WORK TO DO: Only the lines from the one containing "# Log under" down to the one containing "axle_x, _, axle_z" should be printed, exactly as they stand, ends included.

ENTRIES PROVIDED:
☆ ☆ ☆ ☆ ☆ ☆ ☆

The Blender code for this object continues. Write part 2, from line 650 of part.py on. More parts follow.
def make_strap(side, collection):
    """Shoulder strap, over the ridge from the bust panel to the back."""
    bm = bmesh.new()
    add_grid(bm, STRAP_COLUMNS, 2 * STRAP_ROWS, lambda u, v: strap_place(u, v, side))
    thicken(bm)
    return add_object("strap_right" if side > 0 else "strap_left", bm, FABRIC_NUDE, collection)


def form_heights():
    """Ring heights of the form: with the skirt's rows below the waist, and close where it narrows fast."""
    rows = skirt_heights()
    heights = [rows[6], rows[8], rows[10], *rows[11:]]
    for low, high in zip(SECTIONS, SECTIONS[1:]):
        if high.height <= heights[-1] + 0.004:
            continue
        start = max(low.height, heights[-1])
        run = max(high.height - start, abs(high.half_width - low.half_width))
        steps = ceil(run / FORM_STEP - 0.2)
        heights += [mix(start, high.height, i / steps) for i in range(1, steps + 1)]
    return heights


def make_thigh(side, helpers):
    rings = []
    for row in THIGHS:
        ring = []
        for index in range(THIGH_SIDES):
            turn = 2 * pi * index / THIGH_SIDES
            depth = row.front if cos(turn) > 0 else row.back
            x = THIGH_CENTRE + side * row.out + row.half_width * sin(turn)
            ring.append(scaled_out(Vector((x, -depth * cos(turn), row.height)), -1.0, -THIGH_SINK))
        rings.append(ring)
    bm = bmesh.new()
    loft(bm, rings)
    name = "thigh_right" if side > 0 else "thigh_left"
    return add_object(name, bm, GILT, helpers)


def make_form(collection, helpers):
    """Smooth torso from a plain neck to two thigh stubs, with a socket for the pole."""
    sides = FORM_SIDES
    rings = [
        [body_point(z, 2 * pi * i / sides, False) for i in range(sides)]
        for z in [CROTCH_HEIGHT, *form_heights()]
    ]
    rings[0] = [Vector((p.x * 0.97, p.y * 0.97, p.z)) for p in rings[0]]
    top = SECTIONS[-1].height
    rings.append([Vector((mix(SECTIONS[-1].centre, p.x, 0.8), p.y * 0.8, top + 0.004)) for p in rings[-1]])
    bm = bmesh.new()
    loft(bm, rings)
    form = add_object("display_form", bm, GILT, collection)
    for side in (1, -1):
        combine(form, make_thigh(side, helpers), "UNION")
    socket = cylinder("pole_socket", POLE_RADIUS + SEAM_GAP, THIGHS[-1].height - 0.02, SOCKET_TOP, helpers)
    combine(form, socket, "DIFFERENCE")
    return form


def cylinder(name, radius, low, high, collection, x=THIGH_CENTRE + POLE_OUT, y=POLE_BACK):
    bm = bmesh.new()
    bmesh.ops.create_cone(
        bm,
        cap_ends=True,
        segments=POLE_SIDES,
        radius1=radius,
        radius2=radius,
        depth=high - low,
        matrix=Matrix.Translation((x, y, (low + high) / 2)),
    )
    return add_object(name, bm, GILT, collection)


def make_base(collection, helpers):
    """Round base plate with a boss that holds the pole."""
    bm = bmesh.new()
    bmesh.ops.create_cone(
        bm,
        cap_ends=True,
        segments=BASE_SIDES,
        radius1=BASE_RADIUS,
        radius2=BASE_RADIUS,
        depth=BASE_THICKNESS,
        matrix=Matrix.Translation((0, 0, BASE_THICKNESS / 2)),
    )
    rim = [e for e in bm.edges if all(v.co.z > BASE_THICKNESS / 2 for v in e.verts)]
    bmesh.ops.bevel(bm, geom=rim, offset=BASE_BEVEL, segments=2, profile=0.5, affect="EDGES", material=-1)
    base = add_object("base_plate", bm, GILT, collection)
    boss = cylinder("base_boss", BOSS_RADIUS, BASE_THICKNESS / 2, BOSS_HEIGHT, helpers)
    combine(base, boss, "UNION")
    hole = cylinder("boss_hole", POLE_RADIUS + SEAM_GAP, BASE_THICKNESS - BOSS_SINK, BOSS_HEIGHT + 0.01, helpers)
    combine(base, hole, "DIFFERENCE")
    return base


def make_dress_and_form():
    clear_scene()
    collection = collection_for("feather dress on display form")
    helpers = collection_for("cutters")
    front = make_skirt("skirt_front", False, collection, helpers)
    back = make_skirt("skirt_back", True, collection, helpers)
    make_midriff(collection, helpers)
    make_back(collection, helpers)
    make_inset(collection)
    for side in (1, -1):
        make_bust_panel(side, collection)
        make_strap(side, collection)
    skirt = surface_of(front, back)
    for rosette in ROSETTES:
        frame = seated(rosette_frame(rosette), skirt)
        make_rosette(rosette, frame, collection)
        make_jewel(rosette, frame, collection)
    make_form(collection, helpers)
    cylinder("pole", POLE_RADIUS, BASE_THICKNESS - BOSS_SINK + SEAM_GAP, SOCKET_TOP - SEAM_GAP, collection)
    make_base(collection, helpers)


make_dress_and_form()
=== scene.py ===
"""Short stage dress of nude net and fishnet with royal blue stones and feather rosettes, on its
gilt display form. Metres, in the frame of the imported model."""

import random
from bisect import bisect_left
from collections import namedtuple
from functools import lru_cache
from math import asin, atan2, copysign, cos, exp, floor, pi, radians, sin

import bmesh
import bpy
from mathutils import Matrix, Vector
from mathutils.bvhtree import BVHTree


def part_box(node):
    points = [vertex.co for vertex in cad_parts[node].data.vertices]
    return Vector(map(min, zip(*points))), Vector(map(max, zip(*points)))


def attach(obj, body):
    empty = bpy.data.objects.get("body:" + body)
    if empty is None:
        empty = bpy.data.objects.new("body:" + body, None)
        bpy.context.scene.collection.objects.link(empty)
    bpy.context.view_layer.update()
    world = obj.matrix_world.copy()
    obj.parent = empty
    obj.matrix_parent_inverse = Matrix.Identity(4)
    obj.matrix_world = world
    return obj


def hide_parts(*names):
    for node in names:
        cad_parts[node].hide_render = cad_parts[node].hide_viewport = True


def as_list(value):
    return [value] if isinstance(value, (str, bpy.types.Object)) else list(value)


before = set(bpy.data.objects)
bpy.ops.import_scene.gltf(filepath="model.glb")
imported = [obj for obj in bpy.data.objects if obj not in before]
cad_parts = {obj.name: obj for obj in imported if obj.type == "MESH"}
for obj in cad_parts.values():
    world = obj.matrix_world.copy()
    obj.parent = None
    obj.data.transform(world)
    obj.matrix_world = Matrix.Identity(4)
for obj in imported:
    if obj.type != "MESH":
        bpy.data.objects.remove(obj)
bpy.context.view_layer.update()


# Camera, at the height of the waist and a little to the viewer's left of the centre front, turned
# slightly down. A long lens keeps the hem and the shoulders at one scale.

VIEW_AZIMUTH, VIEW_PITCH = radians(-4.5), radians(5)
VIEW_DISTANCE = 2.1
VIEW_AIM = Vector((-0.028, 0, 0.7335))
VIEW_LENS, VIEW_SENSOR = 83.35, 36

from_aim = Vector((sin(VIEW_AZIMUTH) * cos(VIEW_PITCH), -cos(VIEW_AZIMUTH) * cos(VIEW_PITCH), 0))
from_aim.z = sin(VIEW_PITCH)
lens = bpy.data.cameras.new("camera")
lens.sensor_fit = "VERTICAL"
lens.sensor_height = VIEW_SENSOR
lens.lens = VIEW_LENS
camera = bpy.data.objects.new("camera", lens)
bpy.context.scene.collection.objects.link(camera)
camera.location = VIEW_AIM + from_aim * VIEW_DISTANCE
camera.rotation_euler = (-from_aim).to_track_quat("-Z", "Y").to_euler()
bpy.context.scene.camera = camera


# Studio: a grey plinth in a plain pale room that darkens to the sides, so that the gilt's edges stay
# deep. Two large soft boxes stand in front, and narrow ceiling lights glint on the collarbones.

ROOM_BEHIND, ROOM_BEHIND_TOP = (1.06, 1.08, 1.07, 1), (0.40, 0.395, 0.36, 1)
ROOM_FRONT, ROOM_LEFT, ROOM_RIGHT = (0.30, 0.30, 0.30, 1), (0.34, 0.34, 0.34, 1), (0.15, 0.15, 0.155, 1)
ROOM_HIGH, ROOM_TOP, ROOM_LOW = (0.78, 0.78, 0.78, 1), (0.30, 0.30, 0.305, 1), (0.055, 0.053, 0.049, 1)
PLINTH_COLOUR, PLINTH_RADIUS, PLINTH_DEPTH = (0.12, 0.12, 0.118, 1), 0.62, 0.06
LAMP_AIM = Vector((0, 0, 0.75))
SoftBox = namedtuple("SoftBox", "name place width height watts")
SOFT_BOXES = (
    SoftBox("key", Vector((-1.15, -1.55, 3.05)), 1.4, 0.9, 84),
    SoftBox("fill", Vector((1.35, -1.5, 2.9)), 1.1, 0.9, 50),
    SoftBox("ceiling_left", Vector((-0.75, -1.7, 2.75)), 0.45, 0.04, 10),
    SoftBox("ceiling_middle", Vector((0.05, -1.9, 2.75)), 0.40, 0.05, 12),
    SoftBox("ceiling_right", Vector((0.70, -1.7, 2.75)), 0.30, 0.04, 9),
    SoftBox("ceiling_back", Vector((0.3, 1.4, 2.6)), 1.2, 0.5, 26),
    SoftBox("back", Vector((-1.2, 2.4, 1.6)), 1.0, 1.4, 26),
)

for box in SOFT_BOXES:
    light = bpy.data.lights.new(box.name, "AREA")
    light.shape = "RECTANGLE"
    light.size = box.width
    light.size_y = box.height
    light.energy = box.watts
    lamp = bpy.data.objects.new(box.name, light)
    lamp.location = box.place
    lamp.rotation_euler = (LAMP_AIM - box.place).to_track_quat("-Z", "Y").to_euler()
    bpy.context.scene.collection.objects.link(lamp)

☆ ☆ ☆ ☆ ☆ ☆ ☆

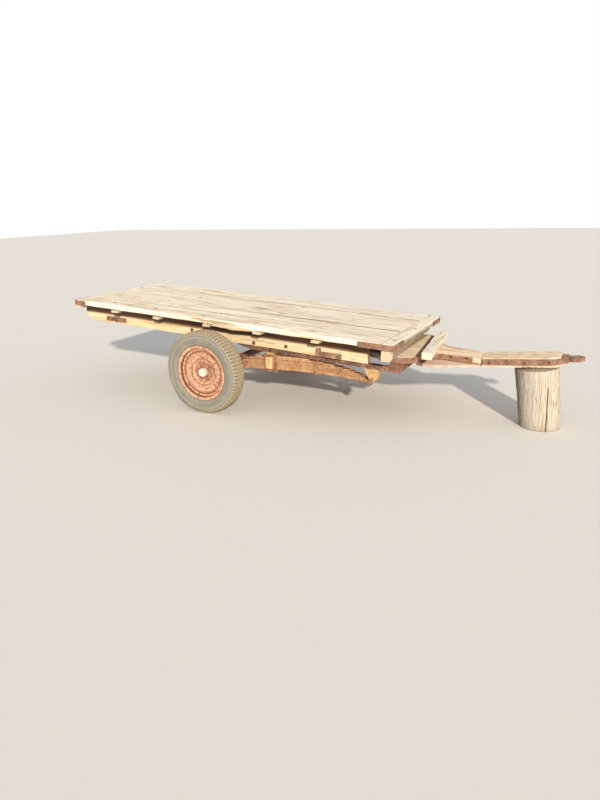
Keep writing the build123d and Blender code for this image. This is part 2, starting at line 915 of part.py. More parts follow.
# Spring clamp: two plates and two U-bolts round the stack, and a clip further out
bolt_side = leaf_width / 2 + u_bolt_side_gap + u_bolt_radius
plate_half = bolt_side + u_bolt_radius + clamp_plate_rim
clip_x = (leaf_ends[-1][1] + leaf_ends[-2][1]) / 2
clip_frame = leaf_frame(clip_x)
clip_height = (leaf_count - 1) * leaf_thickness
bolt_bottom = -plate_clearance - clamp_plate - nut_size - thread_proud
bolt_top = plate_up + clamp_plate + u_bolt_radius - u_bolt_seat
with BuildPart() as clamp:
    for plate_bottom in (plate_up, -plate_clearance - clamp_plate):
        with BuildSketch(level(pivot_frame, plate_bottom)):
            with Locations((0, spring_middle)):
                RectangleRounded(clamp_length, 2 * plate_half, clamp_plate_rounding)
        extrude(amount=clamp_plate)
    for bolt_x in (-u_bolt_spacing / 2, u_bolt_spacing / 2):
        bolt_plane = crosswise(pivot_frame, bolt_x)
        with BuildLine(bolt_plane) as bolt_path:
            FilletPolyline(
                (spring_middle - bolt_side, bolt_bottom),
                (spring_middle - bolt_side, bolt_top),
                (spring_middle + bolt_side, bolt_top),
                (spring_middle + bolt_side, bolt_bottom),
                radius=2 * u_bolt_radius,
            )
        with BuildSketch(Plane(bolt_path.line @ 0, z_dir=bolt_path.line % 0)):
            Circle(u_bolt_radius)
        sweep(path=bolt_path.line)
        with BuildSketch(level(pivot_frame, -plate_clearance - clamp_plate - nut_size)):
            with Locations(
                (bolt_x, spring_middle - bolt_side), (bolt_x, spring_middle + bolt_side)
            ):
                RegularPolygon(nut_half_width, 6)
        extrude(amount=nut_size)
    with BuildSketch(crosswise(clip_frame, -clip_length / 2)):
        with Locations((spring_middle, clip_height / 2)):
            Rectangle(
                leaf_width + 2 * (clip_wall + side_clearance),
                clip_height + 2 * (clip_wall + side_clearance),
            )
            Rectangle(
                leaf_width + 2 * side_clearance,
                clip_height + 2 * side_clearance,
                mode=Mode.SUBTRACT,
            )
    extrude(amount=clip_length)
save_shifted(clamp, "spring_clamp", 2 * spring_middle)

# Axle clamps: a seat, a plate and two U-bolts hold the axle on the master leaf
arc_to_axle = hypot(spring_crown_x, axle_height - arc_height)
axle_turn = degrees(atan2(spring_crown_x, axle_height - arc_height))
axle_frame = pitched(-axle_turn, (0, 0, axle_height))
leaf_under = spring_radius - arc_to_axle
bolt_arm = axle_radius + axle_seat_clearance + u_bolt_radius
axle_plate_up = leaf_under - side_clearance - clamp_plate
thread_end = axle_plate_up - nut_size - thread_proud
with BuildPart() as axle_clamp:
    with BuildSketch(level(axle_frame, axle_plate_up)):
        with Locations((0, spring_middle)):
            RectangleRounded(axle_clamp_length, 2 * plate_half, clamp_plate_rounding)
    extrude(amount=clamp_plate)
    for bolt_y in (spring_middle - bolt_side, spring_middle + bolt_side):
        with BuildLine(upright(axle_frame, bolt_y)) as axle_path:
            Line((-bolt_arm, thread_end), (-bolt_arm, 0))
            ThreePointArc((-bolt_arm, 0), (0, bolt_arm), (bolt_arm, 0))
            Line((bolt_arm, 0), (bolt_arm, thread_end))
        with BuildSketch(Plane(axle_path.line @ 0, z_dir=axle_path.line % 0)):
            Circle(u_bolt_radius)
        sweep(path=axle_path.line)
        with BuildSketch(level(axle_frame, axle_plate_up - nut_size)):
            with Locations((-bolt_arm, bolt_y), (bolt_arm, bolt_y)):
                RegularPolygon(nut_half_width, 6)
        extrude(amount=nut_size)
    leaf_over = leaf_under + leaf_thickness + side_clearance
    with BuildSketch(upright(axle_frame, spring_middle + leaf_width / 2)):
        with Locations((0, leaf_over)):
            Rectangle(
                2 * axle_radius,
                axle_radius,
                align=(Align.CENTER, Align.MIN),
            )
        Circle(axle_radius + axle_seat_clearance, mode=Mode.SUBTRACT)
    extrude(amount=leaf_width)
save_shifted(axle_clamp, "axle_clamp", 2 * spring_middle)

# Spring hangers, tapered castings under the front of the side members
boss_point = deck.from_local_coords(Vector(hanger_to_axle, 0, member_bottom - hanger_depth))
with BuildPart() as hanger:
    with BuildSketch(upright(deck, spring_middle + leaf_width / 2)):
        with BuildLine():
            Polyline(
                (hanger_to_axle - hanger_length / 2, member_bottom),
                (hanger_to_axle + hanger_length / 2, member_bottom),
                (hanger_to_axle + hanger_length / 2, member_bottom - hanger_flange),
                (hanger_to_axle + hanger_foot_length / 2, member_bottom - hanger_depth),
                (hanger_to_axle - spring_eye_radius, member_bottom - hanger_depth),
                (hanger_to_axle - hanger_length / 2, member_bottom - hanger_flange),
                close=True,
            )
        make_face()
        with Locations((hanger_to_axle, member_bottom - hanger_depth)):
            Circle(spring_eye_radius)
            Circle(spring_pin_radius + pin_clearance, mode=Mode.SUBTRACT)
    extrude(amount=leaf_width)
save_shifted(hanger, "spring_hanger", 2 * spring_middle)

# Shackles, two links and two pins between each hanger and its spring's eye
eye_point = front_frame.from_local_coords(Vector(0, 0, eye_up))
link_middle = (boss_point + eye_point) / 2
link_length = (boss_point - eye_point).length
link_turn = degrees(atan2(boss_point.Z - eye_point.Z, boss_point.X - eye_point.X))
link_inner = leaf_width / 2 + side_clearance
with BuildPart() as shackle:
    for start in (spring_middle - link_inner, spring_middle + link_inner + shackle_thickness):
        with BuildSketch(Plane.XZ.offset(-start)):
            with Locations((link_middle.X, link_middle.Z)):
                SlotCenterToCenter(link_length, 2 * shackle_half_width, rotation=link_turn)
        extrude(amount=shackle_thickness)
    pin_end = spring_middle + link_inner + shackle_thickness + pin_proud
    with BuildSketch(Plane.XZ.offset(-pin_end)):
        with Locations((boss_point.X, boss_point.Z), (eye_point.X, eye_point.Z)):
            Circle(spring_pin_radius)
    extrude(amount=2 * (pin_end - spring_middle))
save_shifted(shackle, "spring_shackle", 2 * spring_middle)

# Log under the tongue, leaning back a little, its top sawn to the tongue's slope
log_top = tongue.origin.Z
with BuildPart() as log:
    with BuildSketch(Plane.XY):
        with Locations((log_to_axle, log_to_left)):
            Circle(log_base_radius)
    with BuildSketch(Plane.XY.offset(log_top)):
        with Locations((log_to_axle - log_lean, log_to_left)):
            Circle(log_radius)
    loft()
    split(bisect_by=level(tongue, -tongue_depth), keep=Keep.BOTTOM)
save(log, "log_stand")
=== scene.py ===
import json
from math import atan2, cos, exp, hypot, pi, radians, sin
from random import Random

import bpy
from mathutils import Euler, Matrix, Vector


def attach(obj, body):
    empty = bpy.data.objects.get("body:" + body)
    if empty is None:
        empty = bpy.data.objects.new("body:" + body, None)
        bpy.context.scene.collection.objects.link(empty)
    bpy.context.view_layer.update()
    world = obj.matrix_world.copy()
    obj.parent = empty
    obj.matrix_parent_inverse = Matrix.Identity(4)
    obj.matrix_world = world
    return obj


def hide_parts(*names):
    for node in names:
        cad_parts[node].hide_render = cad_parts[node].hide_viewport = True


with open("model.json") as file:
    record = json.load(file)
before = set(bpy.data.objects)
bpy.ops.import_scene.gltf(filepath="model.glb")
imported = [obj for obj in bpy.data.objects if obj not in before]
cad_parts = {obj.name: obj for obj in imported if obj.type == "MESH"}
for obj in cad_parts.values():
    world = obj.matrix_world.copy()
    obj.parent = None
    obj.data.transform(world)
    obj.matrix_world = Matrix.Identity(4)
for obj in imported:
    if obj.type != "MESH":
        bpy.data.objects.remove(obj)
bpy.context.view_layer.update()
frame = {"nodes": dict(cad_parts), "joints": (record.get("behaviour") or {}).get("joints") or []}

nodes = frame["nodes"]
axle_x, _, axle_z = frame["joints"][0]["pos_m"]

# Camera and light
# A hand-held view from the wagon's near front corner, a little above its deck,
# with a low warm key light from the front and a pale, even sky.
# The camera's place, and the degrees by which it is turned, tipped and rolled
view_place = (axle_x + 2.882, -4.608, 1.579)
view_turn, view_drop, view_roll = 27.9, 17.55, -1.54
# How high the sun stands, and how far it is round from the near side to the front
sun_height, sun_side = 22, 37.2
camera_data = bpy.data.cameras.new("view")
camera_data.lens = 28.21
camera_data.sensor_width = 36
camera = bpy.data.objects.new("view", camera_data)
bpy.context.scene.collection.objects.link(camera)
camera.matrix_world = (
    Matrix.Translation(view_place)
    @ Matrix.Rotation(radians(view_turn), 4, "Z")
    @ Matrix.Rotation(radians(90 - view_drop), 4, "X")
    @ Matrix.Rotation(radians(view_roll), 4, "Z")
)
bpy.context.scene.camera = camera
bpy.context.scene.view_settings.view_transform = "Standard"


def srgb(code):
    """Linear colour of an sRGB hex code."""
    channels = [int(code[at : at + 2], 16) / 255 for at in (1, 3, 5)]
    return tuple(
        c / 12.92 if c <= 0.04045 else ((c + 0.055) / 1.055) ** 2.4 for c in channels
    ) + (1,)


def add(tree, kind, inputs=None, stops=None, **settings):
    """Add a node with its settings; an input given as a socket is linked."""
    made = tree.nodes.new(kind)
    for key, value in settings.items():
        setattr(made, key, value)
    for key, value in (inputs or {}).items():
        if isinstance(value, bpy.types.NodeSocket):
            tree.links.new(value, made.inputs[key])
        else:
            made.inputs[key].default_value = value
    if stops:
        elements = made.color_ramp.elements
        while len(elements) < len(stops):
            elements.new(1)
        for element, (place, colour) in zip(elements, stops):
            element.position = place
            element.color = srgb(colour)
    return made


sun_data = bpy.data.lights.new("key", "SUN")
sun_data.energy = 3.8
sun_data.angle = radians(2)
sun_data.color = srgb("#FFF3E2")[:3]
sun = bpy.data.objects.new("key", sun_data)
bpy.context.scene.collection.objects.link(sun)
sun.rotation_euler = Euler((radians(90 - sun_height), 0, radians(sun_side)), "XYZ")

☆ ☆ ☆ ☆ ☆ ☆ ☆

ANSWER FOR THIS EXERCISE:
# Log under the tongue, leaning back a little, its top sawn to the tongue's slope
log_top = tongue.origin.Z
with BuildPart() as log:
    with BuildSketch(Plane.XY):
        with Locations((log_to_axle, log_to_left)):
            Circle(log_base_radius)
    with BuildSketch(Plane.XY.offset(log_top)):
        with Locations((log_to_axle - log_lean, log_to_left)):
            Circle(log_radius)
    loft()
    split(bisect_by=level(tongue, -tongue_depth), keep=Keep.BOTTOM)
save(log, "log_stand")
=== scene.py ===
import json
from math import atan2, cos, exp, hypot, pi, radians, sin
from random import Random

import bpy
from mathutils import Euler, Matrix, Vector


def attach(obj, body):
    empty = bpy.data.objects.get("body:" + body)
    if empty is None:
        empty = bpy.data.objects.new("body:" + body, None)
        bpy.context.scene.collection.objects.link(empty)
    bpy.context.view_layer.update()
    world = obj.matrix_world.copy()
    obj.parent = empty
    obj.matrix_parent_inverse = Matrix.Identity(4)
    obj.matrix_world = world
    return obj


def hide_parts(*names):
    for node in names:
        cad_parts[node].hide_render = cad_parts[node].hide_viewport = True


with open("model.json") as file:
    record = json.load(file)
before = set(bpy.data.objects)
bpy.ops.import_scene.gltf(filepath="model.glb")
imported = [obj for obj in bpy.data.objects if obj not in before]
cad_parts = {obj.name: obj for obj in imported if obj.type == "MESH"}
for obj in cad_parts.values():
    world = obj.matrix_world.copy()
    obj.parent = None
    obj.data.transform(world)
    obj.matrix_world = Matrix.Identity(4)
for obj in imported:
    if obj.type != "MESH":
        bpy.data.objects.remove(obj)
bpy.context.view_layer.update()
frame = {"nodes": dict(cad_parts), "joints": (record.get("behaviour") or {}).get("joints") or []}

nodes = frame["nodes"]
axle_x, _, axle_z = frame["joints"][0]["pos_m"]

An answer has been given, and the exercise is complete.